Remember YTM of a debt MF scheme will keep changing depending on this underlying portfolio.
For the discussed funds, you can see a wide variation in YTM. However, you must appreciate the source of extra returns. For instance, a credit risk fund invests in riskier bonds, with a higher probability of default. Thus, such bonds have to offer higher interest rates.
YTM (at the time of investment) does not mean you will get these returns. Your net returns will be YTM-Fund expenses. Moreover, there can be defaults in the portfolio. There will be inflows and outflows, which will require sales and purchases in the fund. In addition to interest rate movements, all this can affect the returns you experience.
You must also consider that bank FDs are risk-free. All debt MF schemes will credit risk or interest rate risk or both to varying extent.
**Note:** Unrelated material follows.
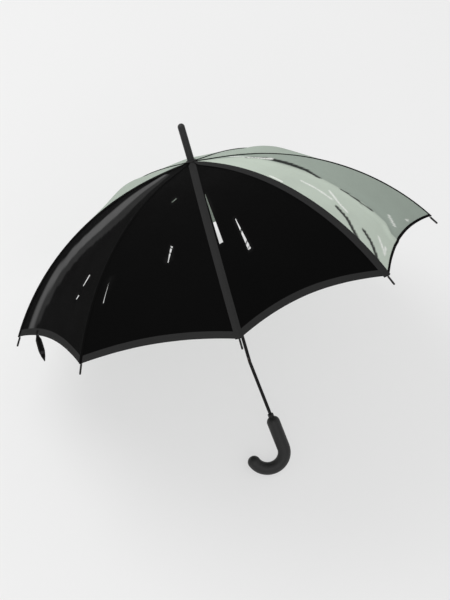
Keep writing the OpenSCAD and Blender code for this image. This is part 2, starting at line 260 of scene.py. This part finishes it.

Certain debt MFs may give you better returns than bank FDs. The question is, Do you or should you take the risk for the excess return?
What should you do about Lower Bank FD rates?
You can’t do much about it. Make peace with it.
It is not that interest rates will be low for ever. Interest rates move in cycles. It is possible that the FD interest rates will rise again in a few years.
There are options outside of fixed deposits that offer higher returns at zero risk. You can consider those.
If you want to figure out an investment for the long term debt portfolio, PPF, EPF and VPF are good choices.
You will have to consider liquidity issues with these products.
And you can consider debt funds too but you need to select the right debt fund for your portfolio. Do not just focus on past 1-year returns.
What should you not do?
Do not unnecessarily chase returns/yields.
You will see options of investing in corporate NCDs or fixed deposits. Appreciate the risk involved. You know the struggles of DHFL NCD investors.
Credit risk funds can give better returns. There is a higher risk too. You know what happened with Franklin debt fund investors.
Do not put money in equity funds or gold just because bank fixed deposits are giving lower returns. With equities and gold, the returns can even be negative. Consider your risk appetite and asset allocation before making such an investment.